Since there were no norms for professional baseball players, we compared the player scores to norms that were developed for college males who had completed 15-week weight training classes that I had taught at Texas Tech University and The University of Texas at Austin. We found the players to be below the trained college students in upper and lower body strength, above average in grip strength and average in flexibility, core strength and body composition.

After spring training, we started a training program with the A-ball team. There were no home or visiting weight rooms back then so we did push-ups, lunges, sit-ups and other body weight activities. We re-tested the A-ball players the next spring and they showed significant improvement in all areas. On the night before the last day of spring training, there was a staff meeting to discuss the findings and outline a plan for the 1977 season. Everyone was there, the general manager for the organization, front office personnel for the major and minor league teams and the trainers, managers and coaches at all levels within the organization. The meeting was scheduled to last and hour, but it went on for over three hours. Most of the managers and coaches were very supportive but there were some skeptics. The meeting ended with the decision to continue the program with players at the A and AA level, and if the results continued to be positive, we might expand it to the AAA and Major League teams the next year.
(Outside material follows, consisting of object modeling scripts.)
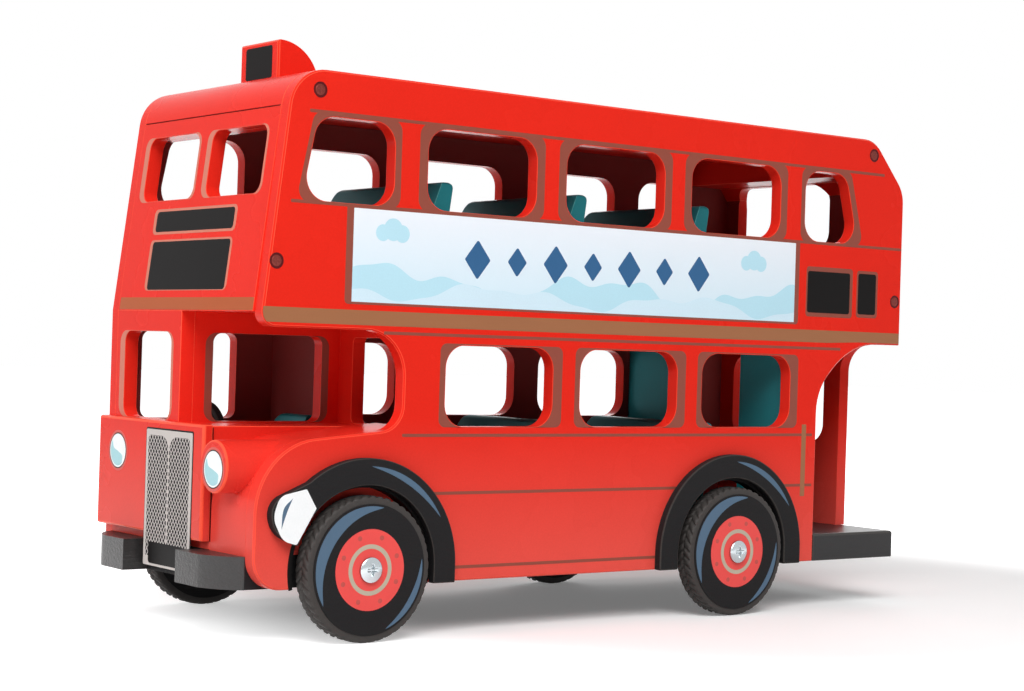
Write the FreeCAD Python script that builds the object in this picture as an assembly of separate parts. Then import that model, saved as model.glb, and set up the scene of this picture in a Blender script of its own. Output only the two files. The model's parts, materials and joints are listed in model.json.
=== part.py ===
import FreeCAD, Part
import math
import os
from FreeCAD import Vector

# Wooden toy double decker bus with a half cab, an open rear platform and four free wheels.
# Millimetres. x runs forward from the rear face of the upper deck, y to the bus's left (the
# nearside, where the platform opens), z up from the floor. The last step moves the origin to
# the bottom centre of the whole bus.

# ---- Boards and body ---------------------------------------------------------------------
BOARD = 6.3                 # thickness of the side panels and cross panels
BODY_WIDTH = 127.4          # over the two side panels
BODY_FRONT = 367.2          # front edge of the panels at the upper deck's underside
FRONT_LEAN = 7.1            # degrees that the upper front leans back
ROOF_Z = 227.9              # top of the roof
DECK_Z = 131.2              # underside of the upper deck floor
PANEL_Z = 22.2              # underside of the side panels, base board and platform
BASE_THICK = 13.0           # base board, platform and bumpers
SOFT_EDGE = 0.7             # small bevel that breaks the edges of the painted boards

HALF = BODY_WIDTH / 2
INNER = HALF - BOARD
BASE_TOP = PANEL_Z + BASE_THICK
LEAN = math.tan(math.radians(FRONT_LEAN))

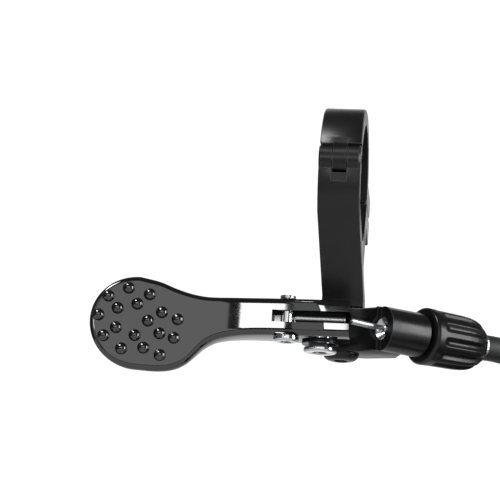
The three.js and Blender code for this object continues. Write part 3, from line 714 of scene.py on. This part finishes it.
# darker, evenly ground steel
race, tree, surface = finish_of("bearing_steel_ground", "#a3a5a9", Metallic=1.0)
wear_and_edge_sheen(tree, surface, 1.5, 0.22, 0.34, 0.12, 0.002, "#c2c4c7")
kept = {
    steel: ["hinge_pin", "clamp_bolt_washer", "shim_lower", "shim_upper", "pinch_nut",
            "wire_nipple"],
    race: ["bearing_lower", "bearing_upper"],
    oxide: ["thrust_washer", "pivot_nut", "adjuster_barrel"],
    chrome: ["pinch_sleeve"],
    bare: ["housing_ferrule", "end_ferrule"],
}
for material, names in kept.items():
    for name in names:
        piece = frame["nodes"][name]
        piece.data.materials.clear()
        piece.data.materials.append(material)
        piece.data.shade_smooth()
        piece.data.set_sharp_from_angle(angle=math.radians(30))

# ---- barrel adjuster knob ----
# 6061 aluminium, turned with a domed end, then twelve flutes milled for the fingers, anodised as
# the clamp is. It screws on to the threaded barrel in the base block's tube.
KNOB_START, KNOB_END, KNOB_H, KNOB_R, FLUTES = 9.15, 22.9, 13.75, 5.45, 12
FLUTE_DEPTH, FLUTE_SHARE = 0.62, 0.62  # in millimetres, and as a share of the pitch
FLUTE_START, FLUTE_RUN_OUT, FLUTE_STOP = 2.2, 12, 13.6
FERRULE_BORE_R, BARREL_BORE_R, BORE_STEP = 2.95, 3.5, 13.2
SKIN = [(4.75, 0), (5.15, 0.12), (KNOB_R, 0.5), (5.43, 2.0), (5.38, 5.0), (5.33, 8.0), (5.2, 9.8),
        (4.95, 11.2), (4.5, 12.3), (3.9, 13.1), (3.3, 13.62), (3.1, KNOB_H)]


def knob_radius(h):
    for (r0, h0), (r1, h1) in zip(SKIN, SKIN[1:]):
        if h <= h1:
            return r0 + (r1 - r0) * (h - h0) / max(1e-9, h1 - h0)
    return SKIN[-1][0]


bm = bmesh.new()
AROUND = 288
heights = [0, 0.06, 0.12, 0.25, 0.5] + [0.5 + 0.3 * k for k in range(1, 44)] + [13.55, 13.7, KNOB_H]
knob_rows = []
for h in heights:
    start = min(1.0, max(0.0, (h - FLUTE_START) / 1.2))
    fading = 1 if h < FLUTE_RUN_OUT else max(0.0, (FLUTE_STOP - h) / 1.6)
    depth = FLUTE_DEPTH * (1 - (1 - start) ** 2) * fading
    row = []
    for k in range(AROUND):
        a = 2 * math.pi * k / AROUND
        lobe = abs(((a * FLUTES / (2 * math.pi)) % 1.0) - 0.5) * 2  # 0 in a flute's middle, 1 on a land
        scoop = max(0.0, 1 - (lobe / FLUTE_SHARE) ** 2)
        r = knob_radius(h) - depth * scoop
        row.append(bm.verts.new((r * math.cos(a), r * math.sin(a), KNOB_START + h)))
    knob_rows.append(row)
for r, h in [(FERRULE_BORE_R, KNOB_END), (FERRULE_BORE_R, BORE_STEP), (BARREL_BORE_R, BORE_STEP),
             (BARREL_BORE_R, KNOB_START)]:
    knob_rows.append([bm.verts.new((r * math.cos(2 * math.pi * k / AROUND),
                                    r * math.sin(2 * math.pi * k / AROUND), h))
                      for k in range(AROUND)])
for lower, upper in zip(knob_rows, knob_rows[1:] + knob_rows[:1]):
    for k in range(AROUND):
        j = (k + 1) % AROUND
        bm.faces.new([lower[k], lower[j], upper[j], upper[k]])
knob = built("adjuster_knob_fluted", bm, on_adjuster)
knob.data.shade_smooth()
knob.data.set_sharp_from_angle(angle=math.radians(40))
show(knob, "adjuster", "anodised", anodised, "adjuster_knob")

# ---- inner wire ----
# Stainless 1 x 19 strand, 1.2 mm, drawn and slick, pinched in the lever's slot. The real one has
# twelve outer wires. Nine are made here, a little deep, so that they show.
# bright drawn wire with short slanted lights
strand_steel, tree, surface = finish_of("stainless_drawn", "#d2d4d6", Metallic=1.0)
wear_and_edge_sheen(tree, surface, 1, 0.28, 0.42, 0.1, 0.001, "#e4e5e7")
WIRE_R, STRANDS, LAY, STRAND_DEPTH = 0.6, 9, 7.0, 0.13


def strand(so_far, angle):
    """The wire's radius, lobed by its strands, which turn once in each lay."""
    turn = STRANDS * (angle - 2 * math.pi * so_far / (LAY * MM))
    return (WIRE_R - STRAND_DEPTH * (1 - abs(math.cos(turn / 2)))) * MM


def wire(name, start, end, body, cad_node):
    steps = max(2, round((end - start).length / FINE_STEP))
    path = [start.lerp(end, k / steps) for k in range(steps + 1)]
    made = swept(name, path, strand, STRANDS * 8)
    made.data.set_sharp_from_angle(angle=math.radians(80))
    show(made, body, "wire", strand_steel, cad_node)
    return made


corner = Vector(joint["wire_swing"]["pos_m"])
slot_wire_low, slot_wire_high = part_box("wire_in_slot")
wire("wire_strands_in_slot", Vector((slot_wire_low.x, corner.y, corner.z)),
     Vector((slot_wire_high.x, corner.y, corner.z)), "lever", "wire_in_slot")
span_way = (mouth - corner).normalized()
BEND_GAP = 0.45 * MM  # left where the wire bends, so that its stretches don't meet at rest
wire("wire_strands_span", corner + span_way * BEND_GAP, mouth - span_way * 0.05 * MM, "span",
     "wire_span")
wire("wire_strands_core", mouth + adjuster_way * BEND_GAP, mouth + adjuster_way * 13 * MM, "core",
     "wire_core")
tail_wire_low, tail_wire_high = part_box("wire_tail")
bare_wire = wire("wire_strands_tail", Vector((tail_x, tail_y, tail_wire_high.z)),
                 Vector((tail_x, tail_y, tail_wire_low.z)), "cable_end", "wire_tail")

# ---- studio ----
# A pale floor under the hanging coil, a surround that is white behind the piece and dim elsewhere,
# and soft boxes: one small panel for the lever's arm, and broad dim ones for its paddle.
FLOOR_HALF = 0.3
floor_mesh = bpy.data.meshes.new("floor")
floor_z = cad_box[0].z - 1 * MM
floor_mesh.from_pydata([(-FLOOR_HALF, -FLOOR_HALF, floor_z), (FLOOR_HALF, -FLOOR_HALF, floor_z),
                        (FLOOR_HALF, FLOOR_HALF, floor_z), (-FLOOR_HALF, FLOOR_HALF, floor_z)],
                       [], [(0, 1, 2, 3)])
floor = bpy.data.objects.new("floor", floor_mesh)
bpy.context.scene.collection.objects.link(floor)
# pale matt paper that holds only soft shadows
pale, tree, surface = finish_of("floor_paper", "#e9e9e8")
wear_and_edge_sheen(tree, surface, 40, 0.7, 0.85, 0.5, 0.02, "#e9e9e8")
floor.data.materials.append(pale)
world = bpy.data.worlds.new("surround")
bpy.context.scene.world = world
world.use_nodes = True
tree = world.node_tree
# brighter the closer a direction is to the lens's line of sight: the limits are cosines
way = node(tree, "ShaderNodeTexCoord").outputs["Generated"]
behind = node(tree, "ShaderNodeVectorMath", {0: way}, operation="DOT_PRODUCT")
behind.inputs[1].default_value = -back
glow = node(tree, "ShaderNodeMapRange", {"Value": behind.outputs["Value"]},
            From_Min=0.8, From_Max=0.95, To_Min=0.12, To_Max=1.1)
tree.links.new(glow.outputs["Result"], tree.nodes["Background"].inputs["Strength"])
tree.nodes["Background"].inputs["Color"].default_value = linear("#ffffff")
bpy.context.scene.view_settings.view_transform = "Standard"


def soft_box(name, place, aim, width, height, power):
    """An area light in millimetres, turned to its aim, its power in watts."""
    box = bpy.data.lights.new(name, "AREA")
    box.shape = "RECTANGLE"
    box.size, box.size_y = width * MM, height * MM
    box.energy = power
    made = bpy.data.objects.new(name, box)
    place, aim = Vector(place) * MM, Vector(aim) * MM
    made.matrix_world = Matrix.Translation(place) @ (aim - place).to_track_quat(
        "-Z", "Y").to_matrix().to_4x4()
    bpy.context.scene.collection.objects.link(made)


soft_box("key", (-260, -300, 520), (-10, 0, -10), 260, 160, 3.5)
soft_box("arm_strip", (-60, -500, 41), (-60, -12, 41), 60, 49, 0.13)
soft_box("paddle_panel", (150, -500, 70), (150, -12, 70), 330, 380, 0.5)
soft_box("outer_panel", (-205, -500, 70), (-205, -12, 70), 210, 380, 0.22)
soft_box("side", (520, -120, 60), (0, 0, -20), 160, 360, 2)
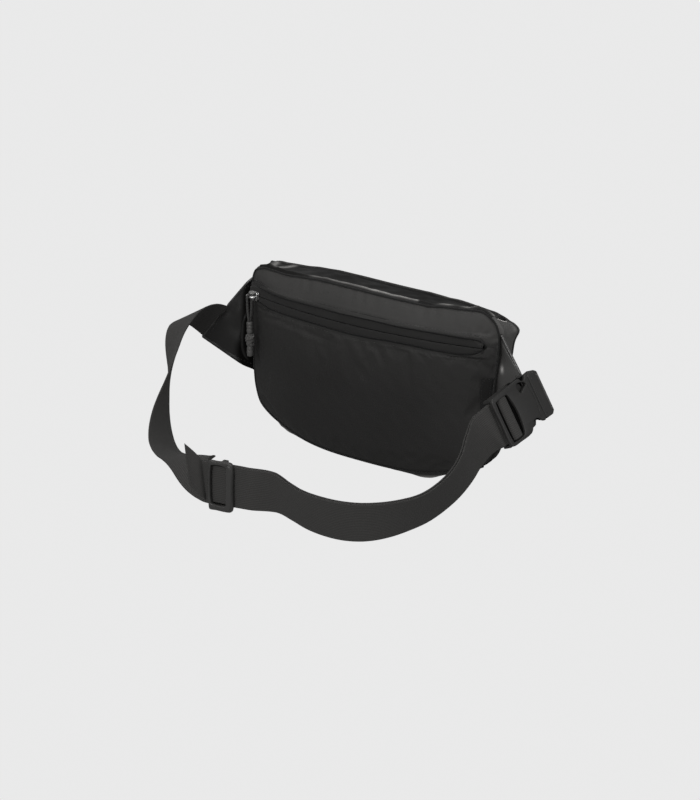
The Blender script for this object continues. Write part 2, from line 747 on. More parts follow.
# ---------------------------------------------------------------- cloth simulation
CLOTH = {
    "quality": 6, "mass": 0.25, "tension_stiffness": 18, "compression_stiffness": 8,
    "shear_stiffness": 4, "bending_stiffness": 0.35, "air_damping": 3,
    "vertex_group_mass": "pin", "use_pressure": True}
CLOTH_FRAMES = 16
PINNED_ROWS = 2


def drape(points, pressure, shrink, cap):
    """Cloth simulation of a grid pinned round its edge; no point moves more than cap mm."""
    rows, columns, _ = points.shape
    pinned = np.ones((rows, columns))
    pinned[PINNED_ROWS:-PINNED_ROWS, PINNED_ROWS:-PINNED_ROWS] = 0
    mesh = plain_mesh("cloth_tmp", points, grid_quads(rows, columns, wrap_columns=False))
    obj = bpy.data.objects.new("cloth_tmp", mesh)
    scene.collection.objects.link(obj)
    group = obj.vertex_groups.new(name="pin")
    group.add([int(i) for i in np.nonzero(pinned.reshape(-1))[0]], 1.0, "REPLACE")
    modifier = obj.modifiers.new("cloth", "CLOTH")
    for key, value in CLOTH.items():
        setattr(modifier.settings, key, value)
    modifier.settings.uniform_pressure_force = pressure
    modifier.settings.shrink_min = shrink
    modifier.settings.effector_weights.gravity = 0
    modifier.collision_settings.use_collision = False
    modifier.point_cache.frame_start = 1
    modifier.point_cache.frame_end = CLOTH_FRAMES + 1
    for frame in range(1, CLOTH_FRAMES + 1):
        scene.frame_set(frame)
    evaluated = obj.evaluated_get(bpy.context.evaluated_depsgraph_get())
    shift = mesh_points(evaluated.data).reshape(rows, columns, 3) - points
    bpy.data.objects.remove(obj)
    scene.frame_set(1)
    shift[~np.isfinite(shift)] = 0
    length = np.linalg.norm(shift, axis=-1, keepdims=True)
    shift = shift * np.minimum(1.0, cap / np.maximum(length, 1e-9)) * (1 - pinned[..., None])
    return points + shift


def upsample(grid, rows, columns):
    """Bilinear resampling of a grid."""
    down = np.linspace(0, grid.shape[0] - 1, rows)
    over = np.linspace(0, grid.shape[1] - 1, columns)
    i = np.minimum(down.astype(int), grid.shape[0] - 2)
    j = np.minimum(over.astype(int), grid.shape[1] - 2)
    down, over = (down - i)[:, None, None], (over - j)[None, :, None]
    return ((grid[i][:, j] * (1 - down) + grid[i + 1][:, j] * down) * (1 - over)
            + (grid[i][:, j + 1] * (1 - down) + grid[i + 1][:, j + 1] * down) * over)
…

1977 was not a good year for the Astros at the Major League level. There were only 12 teams and two divisions back then, East and West. Everyone played a balanced schedule, i.e., you played every team in both divisions an equal number of times. The Astros were in the West with the Dodgers and Reds who won 98 and 88 games respectively, and had to play the Phillies (101 wins) and Pirates (96 wins) as many times as the teams within their own division. In late July, I got a call from the Minor League Director. The Astros were struggling, 20 games out of first place. He said that the General Manager was aware of what we had accomplished in the minor leagues and wanted me to meet with him, the manager and bench coach the next day to discuss how we could implement a program with the Major League team.

During the meeting we exchanged ideas and went over space requirements and equipment needs. The program was approved and I and was given a start-up budget. The general manager wanted to start right away, but I was able to convince him that starting a program this late in the season would not make a difference and that we should wait until the end of the season to initiate a formal training program. The team finished the season in third place – 81 wins, 81 losses and 17 games out of first place.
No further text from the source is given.